Efforts to reverse Northern Ireland's "brain drain" are being hit by the phenomenal growth in house prices, a property expert warned today.
Ex-patriots living and working elsewhere are being put off moving home by the dramatic escalation in prices of up to 65 per cent in the last 12 months.
The Royal Institution of Chartered Surveyors (RICS) estimates that despite a more stable society and improving local economy, many are rejecting the opportunity to return home because of the cost of buying a place to live in what was once the cheapest housing region in the UK.
"Thousands of Northern Ireland natives living elsewhere are home for a Christmas and New Year holiday and might be enticed to make a permanent move back by our relative economic prosperity and more stable society," said RICS Northern Ireland director Ian Murray.
The private sector was currently performing well, there was major investment in towns and cities and the jobs market was quite strong, he said, so there were numerous attractions to relocating in Northern Ireland.

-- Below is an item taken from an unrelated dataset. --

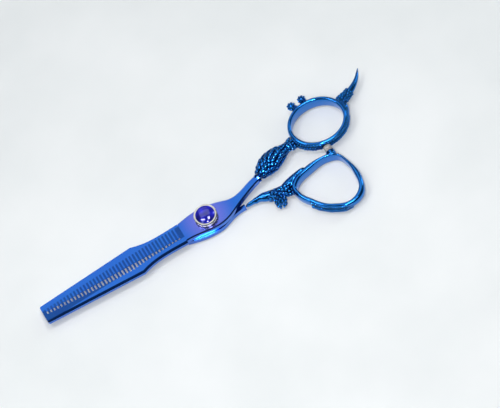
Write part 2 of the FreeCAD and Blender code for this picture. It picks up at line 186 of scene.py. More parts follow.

However, he said: "The gap that existed between Northern Ireland house prices and those in GB and the Republic of Ireland a couple of years ago has closed, particularly in the last 12 months.
"Average Northern Ireland house prices are now above those in many other regions of the UK - including Scotland, Wales, the East Midlands, the North and North West of England - having risen almost three-fold in the past five years.
"The rate of local house price growth is far outstripping wage inflation, which is making the prospect of moving back to Northern Ireland less enticing than when house prices were much more affordable than in other areas," said Mr Murray.
The average Northern Ireland house now costs around stg£180,000 (€268,000), with average prices in South Belfast and Lisburn even higher at around £208,000 and £226,000 respectively.
Some estimates put current house price inflation at £100 a day as they catch up with the UK average price at £195,000.